A Forum Edited by Davey Henreckson
Does religion intensify violence? Does religion complicate attempts to address violence? Ted A. Smith argues that theological reflection can rather enhance public conversations about violence and race in America.
The Marginalia Review of Books is partnering with Political Theology Today in a joint forum on Ted Smith’s Weird John Brown: Divine Violence and the Limits of Ethics.
Contributions will be posted over the next few weeks with a response from Smith to conclude the forum. Contributors include: E. Brooks Holifield, William Cavanaugh, Peter Ochs, Keri Day, and Andrew R. Murphy.
E. Brooks Holifield, The Uses of Elusiveness
Ted Smith’s intriguing assessment of the raid on Harper’s Ferry and its implications for ethics, practical reasoning, history, and theology stands among a small handful of truly remarkable American Christian reflections on violence that have appeared during the past century. Written during a period in which many fear that religion intensifies violence and complicates attempts to talk about it, Smith advances the case that theological reflection can actually enhance the public conversation about both violence and race. He explores an act of non-state violence by a group who acted outside the law, believing themselves to be agents of divine redemption. Weird John Brown illustrates Smith’s call for “thick concrete histories” as modes of practical reasoning and theological work that illumine political quandaries and cast new light on ethical reflection.

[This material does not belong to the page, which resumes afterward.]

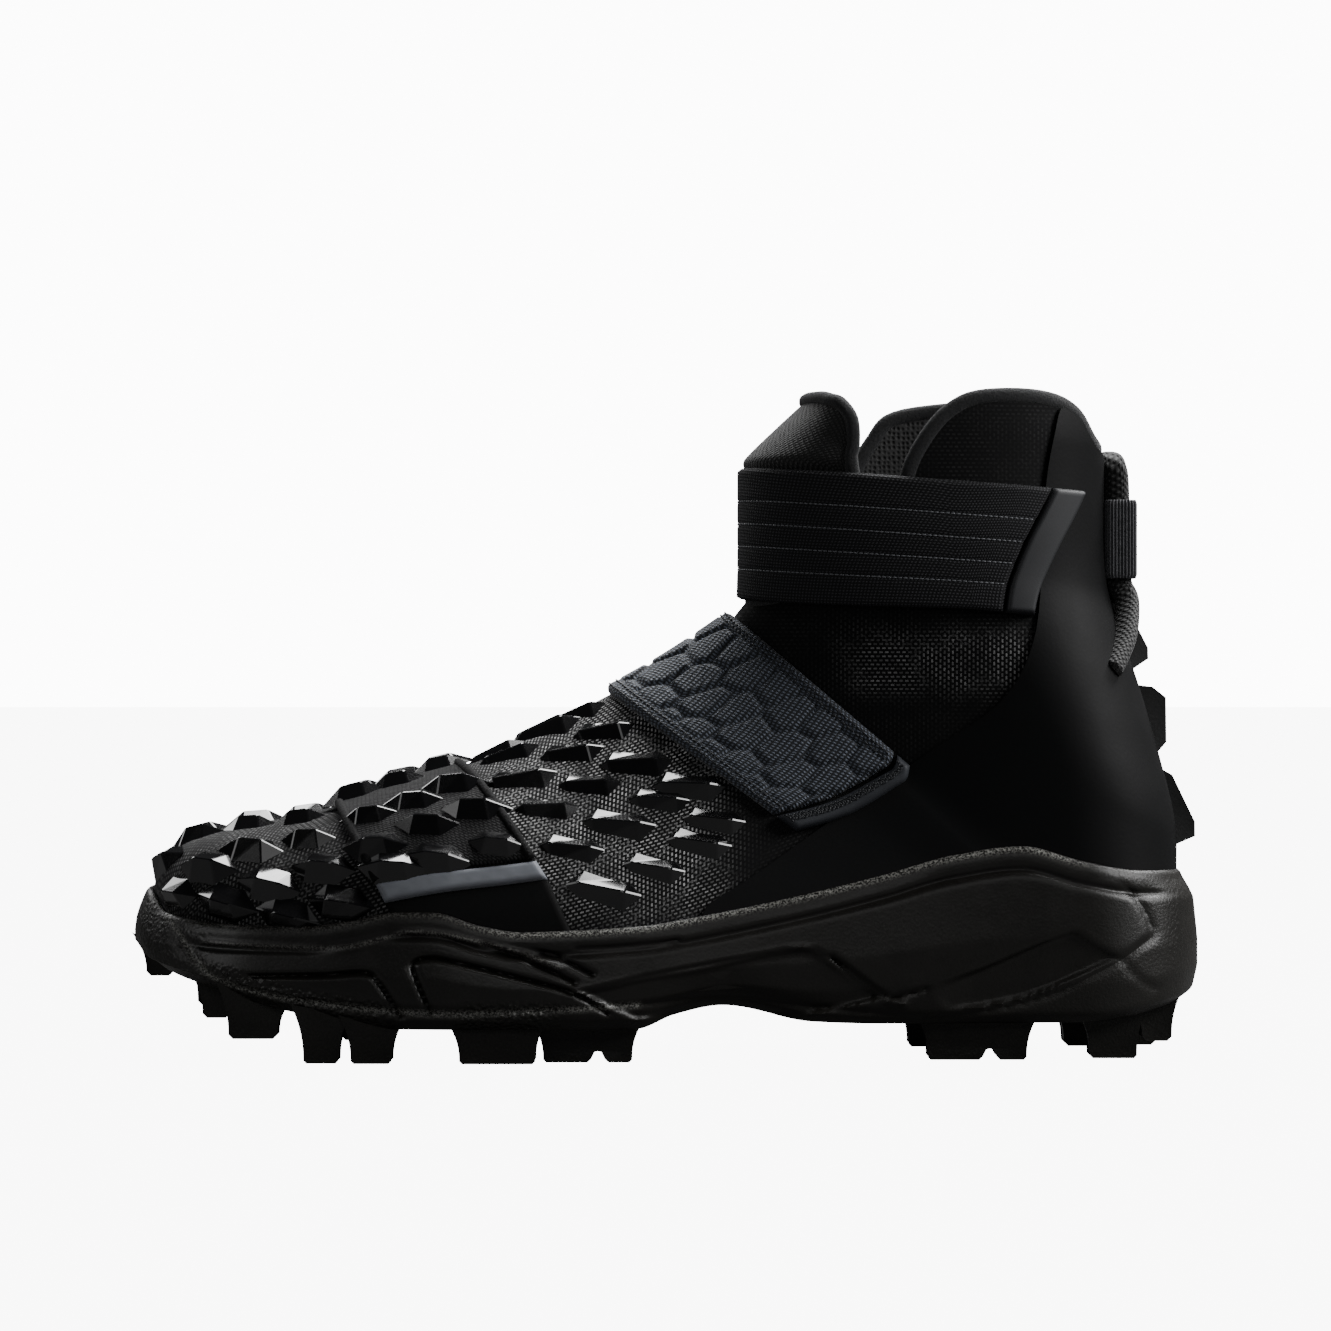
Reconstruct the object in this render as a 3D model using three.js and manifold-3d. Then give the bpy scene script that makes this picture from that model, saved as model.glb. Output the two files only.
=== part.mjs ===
// American football cleat, left shoe, in millimetres. The toe points to -X, the outer side to -Y, up is +Z.
import * as THREE from 'three';
import { mergeVertices } from 'three/addons/utils/BufferGeometryUtils.js';
import Module from 'manifold-3d';

const wasm = await Module();
wasm.setup();

// Driving sizes of the foot form
const LENGTH = 305;
const BALL_WIDTH = 99;
const HEEL_WIDTH = 69;
const STUD_HEIGHT = 10.8;
const INSTEP_HEIGHT = 122.3;
const COLLAR_HEIGHT = 187;

// Heights of the same three levels in the tables, as shares of the whole height
const STUD_LEVEL = 0.058;
const INSTEP_LEVEL = 0.654;

// Walls and clearances
const WALL = 2.2;
const GAP = 0.3;
const FILM = 1.0;
const INSOLE_THICKNESS = 4;
const TONGUE_THICKNESS = 5.5;

// Sole side
const RIM = 2.0;
const GROOVE_DROP = 6.5;
const GROOVE_DEPTH = 1.0;
const GROOVE_HALF = 1.5;
const LIP_BULGE = 1.0;
const SIDE_FLARE = 5.0;
const EDGE_ROUND = 5.0;
const ARCH_TUCK = 6.0;
const PANEL_DEPTH = 1.2;

// Straps
const FOREFOOT_STRAP_WIDTH = 36;
const FOREFOOT_STRAP_THICKNESS = 2.2;
const FOREFOOT_STRAP_DRIFT = 8;
const INSTEP_STRAP_WIDTH = 44.5;
const INSTEP_STRAP_THICKNESS = 2.6;
const ANKLE_STRAP_WIDTH = 38;
const ANKLE_STRAP_THICKNESS = 2.6;
const HEM_STEP = 0.5;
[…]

William T. Cavanaugh, The Blurred Line between Law and Violence
Rather than simply pointing to the fact of the violence of secular social orders to puncture the myth of religious violence, Smith analyzes exactly how the attempted confinement of violence to an immanent frame actually produces violence. The secular state’s monopoly on violence is meant to contain violence within a sober, universally rational, and immanent sphere of law.
In the American case, however, the attempt to confine violence to law must occlude the moment of the law’s founding, the American Revolution, which, as revolution, is a moment of extra-legal violence. The presence of such exceptions to law-governed violence is rooted in claims to sovereignty that goes beyond the law.
Peter Ochs, John Brown: Madman? Terrorist? Righteous warrior?
Addressed, for one, to American ethicists today — both those who teach and study in the university and those who voice their ethical judgments on street corners, in churches, and across the Sunday dinner table — Smith’s words, while gently spoken, deliver their own report of divine judgment. Smith judges the complacency of today’s ethicists who can no longer imagine ethical standards that might at times challenge those defined by the reigning social order, and by the guild in the reigning political system.
Keri Day, A Politics of Penitence and Repair: Addressing America’s Racial Wounds
Smith asks whether this idea of pardoning slavery and racism in the United States holds the potential for opening up new ways of relating, newly restored relationships within communities, and a new future wherein mercy and forgiveness might be possibilities between Blacks and Whites (and between other divided groups as well). Although Smith poses this question, he concludes that offering a pardon for slavery would be unjust. The sheer magnitude of slavery’s crimes and its continuing impact on black communities create this impossibility. I think Smith is correct that pardon of the state may actually reinforce bitter racial divides.
Andrew R. Murphy, Fear, Trembling, and Weird John Brown
This is a rich, complex, subtle, and multifaceted book. Smith engages with a vast range of thinkers, from Schmitt, Benjamin, and Adorno on the ontology of law and violence to Blackstone, Locke, Paine, and Hamilton on prerogative and pardon. Weird John Brown begins with poetry (Melville’s “The Portent,” which gives the book its title) and fiction (Marilynne Robinson’s Gilead), and considers “Tragic Prelude,” the famous mural of Brown at the Kansas Statehouse, as well as Paul Klee’s Gesetz as a visualization of a fulfilled higher law.
Ted A. Smith, Putting Flesh on Truthful Prayers of Confession: A Response to the Political Theology and Divine Violence Forum
The denial of cheap grace should not lead to a cul-de-sac of guilt that is one more form of self-gratification. It should rather lead white Christians, as Day affirms, to a politics of penitence and repair. A politics of repair is necessarily piecemeal. That is, it makes real but partial moves to undo the crime of slavery and its legacies. Even if it includes reparations on a massive scale — which it should — it would not presume to drive toward some reconciled state that would no longer require a further leap, a further miracle, a pardon that defied justice.
Instead, such politics should seek to tell the truth about wrong, to take concrete actions to live into confessions of responsibility for those actions and structures, to do what can be done to repair the damage that has been done, and to prevent the extension of this damage through more generations. Any repairs would be piecemeal, partial, and (almost inevitably) full of unintended consequences. A politics of penitence and repair begins with recognizing that white Christians should not try to create a reconciliation that is not ours to create. The task for white Christians is rather to put flesh on truthful prayers of confession. This is the shape of politics in the wake of divine violence.